WHAT YOU NEED TO DO:
Reproduce exactly the lines from the one containing "10, lowerWasher: 1.8" through the one containing "obj.matrix_parent_inverse = Matrix.Identity(4)", both included, and nothing else.

>>>

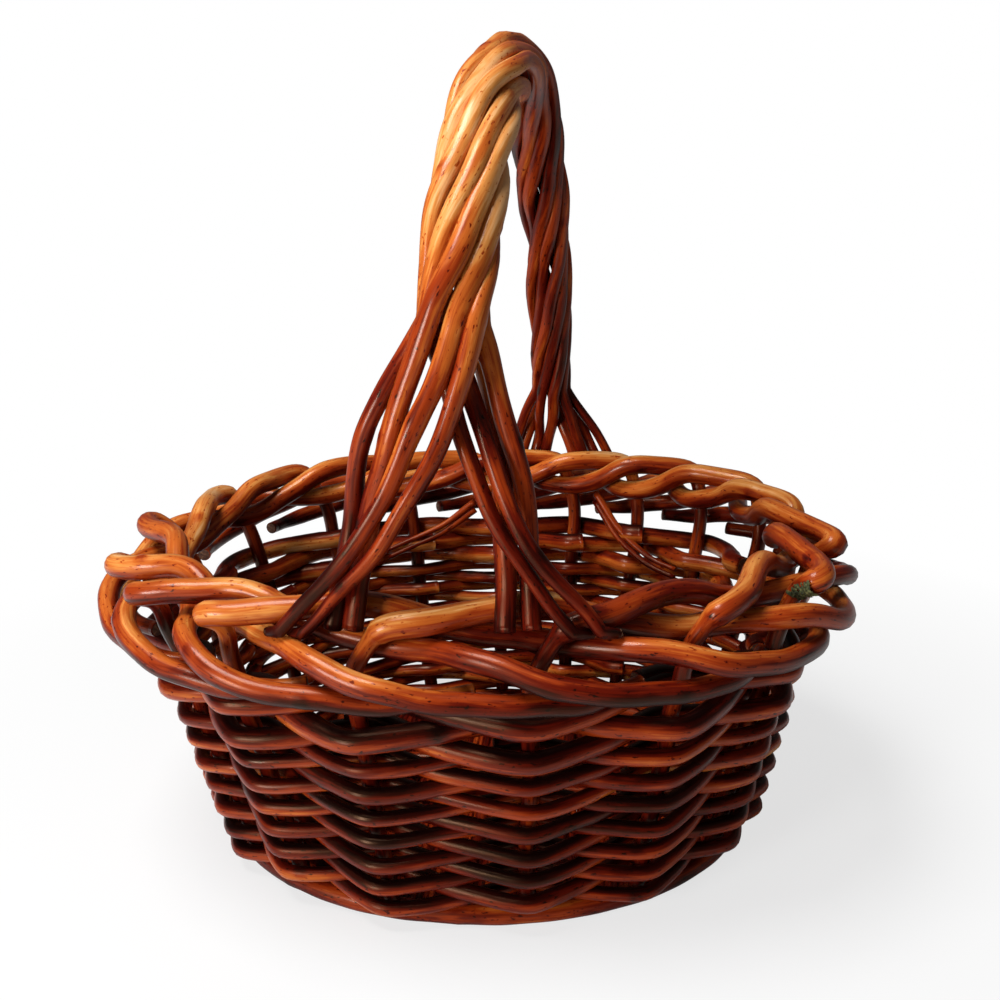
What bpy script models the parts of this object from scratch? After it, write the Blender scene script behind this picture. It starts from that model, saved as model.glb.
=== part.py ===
"""A willow foraging basket: woven oval wall, rolled rod border and a fixed twisted bow handle.

Metres, +Z up. X runs along the basket's length and Y across it, in the handle's plane.
The origin is the middle of the base, on the surface that the basket stands on.
A place on the wall is given by its turn, a share of a full turn round the oval counted from +X,
by its distance out of the wall's middle surface, and by its height.
"""

from math import asin, cos, pi, radians, sin

import bmesh
import bpy
import numpy as np

# Clearances
GAP = 0.0003
WEAVE_GAP = 0.0014
TOP_WEAVE_GAP = 0.0018

# Wall: half sizes of its middle surface at the foot, how far it leans out up to the border, and
# the oval's squareness at both
FOOT_HALF_LENGTH = 0.1245
FOOT_HALF_WIDTH = 0.102
FOOT_OVAL_POWER = 2.05
LENGTH_FLARE = 0.0290
WIDTH_FLARE = 0.0165
BORDER_HALF_LENGTH = FOOT_HALF_LENGTH + LENGTH_FLARE
BORDER_HALF_WIDTH = FOOT_HALF_WIDTH + WIDTH_FLARE
BORDER_HEIGHT = 0.131
BORDER_OVAL_POWER = 2.35

# Stakes: their places round the oval, closer at the back, with a wide space at the front middle
STAKE_DIAMETER = 0.0074
STAKE_TURN_SHARES = (
    0.025, 0.075, 0.125, 0.167, 0.206, 0.253, 0.306, 0.356, 0.411,
    0.475, 0.545, 0.603, 0.652, 0.711, 0.786, 0.850, 0.914, 0.972,
)
STAKE_COUNT = len(STAKE_TURN_SHARES)
STAKE_POINTS = 4

# Woven rows: thin ones, as many as there is room for, and the top ones under the border
ROW_DIAMETER = 0.0066
ROW_DIP = 0.0010
TOP_ROW_DIAMETER = 0.0092
TOP_ROW_COUNT = 3

# Border: each stake leans on, bends over and runs round the rim. A step of its path is the stakes
# passed since its bend, then its distance out and its height over BORDER_HEIGHT, in rod pitches,
# then how much of its elbow's own shift it takes.
BORDER_ROD_DIAMETER = 0.0103
BORDER_LEAN_SHARE = 0.18
BORDER_STEP_SHARES = (
    (-0.04, 0.05, 0.90, 0.2),
    (0.00, 0.18, 1.36, 0.8),
    (0.10, 0.12, 1.54, 1.0),
    (0.27, -0.12, 1.62, 0.8),
    (0.50, -0.62, 1.76, 0.3),
    (0.75, -1.06, 1.84, 0.0),
    (1.00, -1.26, 1.70, 0.0),
    (1.25, -1.30, 1.14, 0.0),
    (1.50, -1.16, 0.76, 0.0),
    (1.75, -1.05, 0.50, 0.0),
    (2.00, -0.87, 0.36, 0.0),
    (2.25, -0.25, 0.40, 0.0),
    (2.50, 0.72, 0.52, 0.0),
    (2.75, 1.50, 0.30, 0.0),
    (3.00, 1.84, -0.20, 0.0),
    (3.35, 1.75, -0.69, 0.0),
    (3.70, 1.46, -0.96, 0.0),
    (4.05, 1.12, -1.18, 0.0),
)

# Elbows that stand out of the rim at its ends: by stake, the stakes that they shift along and the
# rod pitches that they shift out
ELBOW_SHIFT_SHARES = {
    10: (0.0, 1.1),
    11: (0.1, 1.3),
    12: (-0.15, 1.3),
    13: (-0.3, 0.8),
    16: (-0.05, 0.5),
    17: (-0.2, 1.2),
    18: (-0.3, 1.1),
}

# Foot hoop and base
HOOP_DIAMETER = 0.0100
HOOP_POINTS = 48
HOOP_SIDES = 8
BASE_WEAVE_THICKNESS = 0.0045
BASE_STICK_DIAMETER = 0.0055
STICK_END_GAP = 0.0020
LONG_STICK_COUNT = 3
LONG_STICK_SPACING_SHARE = 0.15
SHORT_STICK_COUNT = 5
SHORT_STICK_SPACING_SHARE = 0.32

# Handle: a bow across the basket's width, of rods twisted round each other like a rope
HANDLE_ROD_COUNT = 8
HANDLE_FRONT_DIAMETER = 0.0080
HANDLE_BACK_DIAMETER = 0.0056
HANDLE_TIP_DIAMETER = 0.0050
HANDLE_TOP_HEIGHT = 0.354
HANDLE_FRONT_FOOT_X = 0.001
HANDLE_BACK_FOOT_X = 0.029
HANDLE_FOOT_SHIFT = 0.0005
HANDLE_TOP_SHIFT = 0.007
HANDLE_BOW_POWER = 0.9
HANDLE_TURNS = 1.56
HANDLE_LAY_ANGLE = 0.33
HANDLE_WOUND_POINTS = 26
HANDLE_FRONT_SPREAD_SHARE = 0.58
HANDLE_BACK_SPREAD_SHARE = 0.26
HANDLE_SPREAD_POINTS = 7

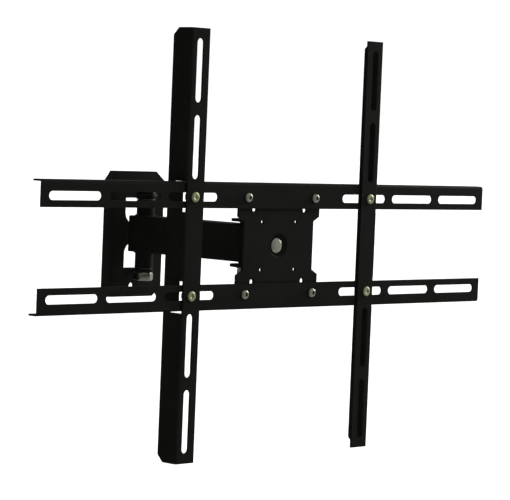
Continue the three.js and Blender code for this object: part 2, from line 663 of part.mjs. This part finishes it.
const arm = new THREE.Group();
const wallBarrelHalf = EAR_INSIDE - BUSH_FLANGE - 2 * CLEARANCE;
const headBarrelHalf = CLEVIS_INSIDE - BUSH_FLANGE - 2 * CLEARANCE;
arm.add(armTube());
arm.add(...barrelAndBushes(
  'wall_pivot', WALL_PIVOT_Y, wallBarrelHalf, BARREL_RADIUS, BARREL_BORE, WALL_BOLT_RADIUS));
arm.add(...barrelAndBushes(
  'head_pivot', HEAD_PIVOT_Y, headBarrelHalf, HEAD_BARREL_RADIUS, HEAD_BARREL_BORE, HEAD_BOLT_RADIUS));

const headSizes = { head: 6.4, nut: 6.2, washer: 1.6, washerRadius: 10, lowerWasher: 1.8 };
const head = new THREE.Group();
head.add(headClevis(), frontSeat(), rearSeat());
head.add(...pivotFasteners(
  'head_pivot', HEAD_PIVOT_Y, HEAD_BOLT_RADIUS, CLEVIS_INSIDE + CLEVIS_SHEET, 17, headSizes));

const tilt = new THREE.Group();
tilt.add(...tiltFasteners());

const frame = new THREE.Group();
frame.add(headPlate(), rail('upper_rail', 1), rail('lower_rail', -1), ...plateFasteners());

const leftUpright = new THREE.Group();
leftUpright.add(upright('left_upright', -1, LEFT_UPRIGHT_X));
leftUpright.add(...uprightFasteners('left_upright', LEFT_UPRIGHT_X));

const rightUpright = new THREE.Group();
rightUpright.add(upright('right_upright', 1, RIGHT_UPRIGHT_X));
rightUpright.add(...uprightFasteners('right_upright', RIGHT_UPRIGHT_X));

mount.add(wallBracket, arm, head, tilt, frame, leftUpright, rightUpright);

export default mount;
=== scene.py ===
from math import pi, radians, sqrt

import bpy
from mathutils import Matrix, Vector


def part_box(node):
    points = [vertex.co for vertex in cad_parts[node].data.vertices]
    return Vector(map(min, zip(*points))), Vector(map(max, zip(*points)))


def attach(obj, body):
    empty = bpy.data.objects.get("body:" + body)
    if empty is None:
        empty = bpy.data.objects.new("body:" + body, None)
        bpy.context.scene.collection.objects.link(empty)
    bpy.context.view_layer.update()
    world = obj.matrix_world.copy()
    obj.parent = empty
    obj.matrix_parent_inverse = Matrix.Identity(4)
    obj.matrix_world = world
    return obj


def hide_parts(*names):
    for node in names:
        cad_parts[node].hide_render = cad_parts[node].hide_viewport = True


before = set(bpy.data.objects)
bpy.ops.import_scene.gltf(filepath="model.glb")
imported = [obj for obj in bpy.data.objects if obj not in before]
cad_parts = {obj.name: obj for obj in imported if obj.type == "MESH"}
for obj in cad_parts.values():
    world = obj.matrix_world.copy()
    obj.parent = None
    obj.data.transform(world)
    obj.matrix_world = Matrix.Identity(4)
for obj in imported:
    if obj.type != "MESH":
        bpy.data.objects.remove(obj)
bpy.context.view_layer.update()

# ---------------------------------------------------------------- camera
# It stands to the left of the mount and slightly above it, with a long lens, and looks at the
# front of the frame. The angles are in degrees, and the place is in metres.
camera_place = (-1.8042, -1.9882, 0.1252)
camera_heading = -45.18
camera_below_level = 2.94
camera_roll = 2.36
camera_data = bpy.data.cameras.new("camera")
camera_data.lens = 170.3
camera_data.sensor_width = 36
camera_data.clip_start = 0.05
camera_data.clip_end = 200
camera = bpy.data.objects.new("camera", camera_data)
bpy.context.scene.collection.objects.link(camera)
heading = Matrix.Rotation(radians(camera_heading), 4, "Z")
pitch = Matrix.Rotation(radians(90 - camera_below_level), 4, "X")
roll = Matrix.Rotation(radians(camera_roll), 4, "Z")
camera.matrix_world = Matrix.Translation(camera_place) @ heading @ pitch @ roll
bpy.context.scene.camera = camera

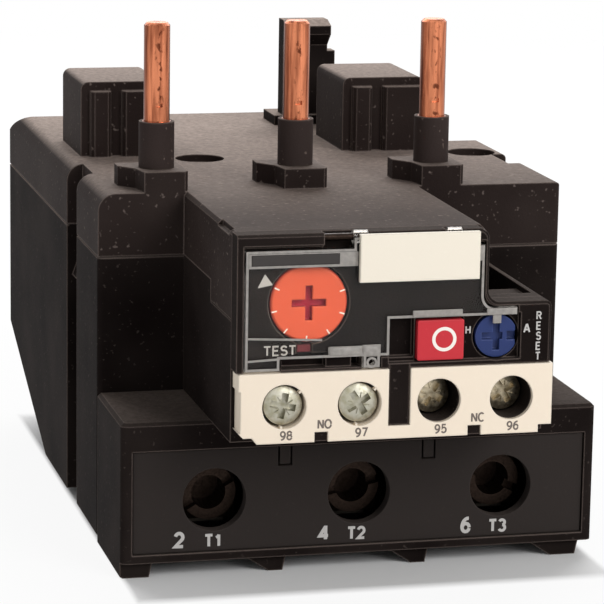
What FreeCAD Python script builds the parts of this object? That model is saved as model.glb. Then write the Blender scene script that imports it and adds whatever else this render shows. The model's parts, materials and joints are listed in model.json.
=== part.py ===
import FreeCAD, Part
import math
import os

# Three-pole thermal overload relay, plug-in type, in millimetres.
# X runs to the right along the width, Y from the front to the back, Z upwards.
# While the pieces are drawn, Y = 0 is the face of the power terminal panel and
# Z = 0 is the underside of the feet; write_piece moves Y = 0 to mid-depth.

# Casing
casing_width = 70.0
casing_floor_z = 1.2
seam_z = 43.0
seam_groove = 0.25
roof_z = 52.2
wall = 2.0
tower_y = 19.1
step_y = 60.5
casing_back_y = 105.0
rear_right_inset = 7.5
slope_lead = 5.0
slope_top_z = 15.5
roof_chamfer_run = 9.0
roof_chamfer_drop = 3.4
roof_edge_radius = 2.6
tower_edge_radius = 0.8
groove_front_y = 37.2
groove_width = 9.0
groove_depth = 2.5
ramp_drop = 8.0
ramp_height = 4.6
ramp_width = 3.2
ramp_reach = 1.6
pocket_radius = 3.8
pocket_depth = 1.2
pocket_y = 48.8

# Power side: load terminals in the front block and plug-in pins on the roof
pole_count = 3
load_left_margin = 13.5
load_right_margin = 14.1
pin_left_margin = 9.4
pin_right_margin = 19.0
pin_y = 23.6
pin_radius = 1.9
pin_shank_radius = 2.1
pin_top_z = 76.4
pin_dent_half = 0.5
pin_dent_height = 0.6
pin_dent_rise = 2.2
pin_dent_depth = 0.5
pin_tip_chamfer = 0.4
sleeve_radius = 2.6
sleeve_top_z = 62.0
flange_top_z = 55.2
flange_depth = 9.0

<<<

FINAL ANSWER:
const headSizes = { head: 6.4, nut: 6.2, washer: 1.6, washerRadius: 10, lowerWasher: 1.8 };
const head = new THREE.Group();
head.add(headClevis(), frontSeat(), rearSeat());
head.add(...pivotFasteners(
  'head_pivot', HEAD_PIVOT_Y, HEAD_BOLT_RADIUS, CLEVIS_INSIDE + CLEVIS_SHEET, 17, headSizes));

const tilt = new THREE.Group();
tilt.add(...tiltFasteners());

const frame = new THREE.Group();
frame.add(headPlate(), rail('upper_rail', 1), rail('lower_rail', -1), ...plateFasteners());

const leftUpright = new THREE.Group();
leftUpright.add(upright('left_upright', -1, LEFT_UPRIGHT_X));
leftUpright.add(...uprightFasteners('left_upright', LEFT_UPRIGHT_X));

const rightUpright = new THREE.Group();
rightUpright.add(upright('right_upright', 1, RIGHT_UPRIGHT_X));
rightUpright.add(...uprightFasteners('right_upright', RIGHT_UPRIGHT_X));

mount.add(wallBracket, arm, head, tilt, frame, leftUpright, rightUpright);

export default mount;
=== scene.py ===
from math import pi, radians, sqrt

import bpy
from mathutils import Matrix, Vector


def part_box(node):
    points = [vertex.co for vertex in cad_parts[node].data.vertices]
    return Vector(map(min, zip(*points))), Vector(map(max, zip(*points)))


def attach(obj, body):
    empty = bpy.data.objects.get("body:" + body)
    if empty is None:
        empty = bpy.data.objects.new("body:" + body, None)
        bpy.context.scene.collection.objects.link(empty)
    bpy.context.view_layer.update()
    world = obj.matrix_world.copy()
    obj.parent = empty
    obj.matrix_parent_inverse = Matrix.Identity(4)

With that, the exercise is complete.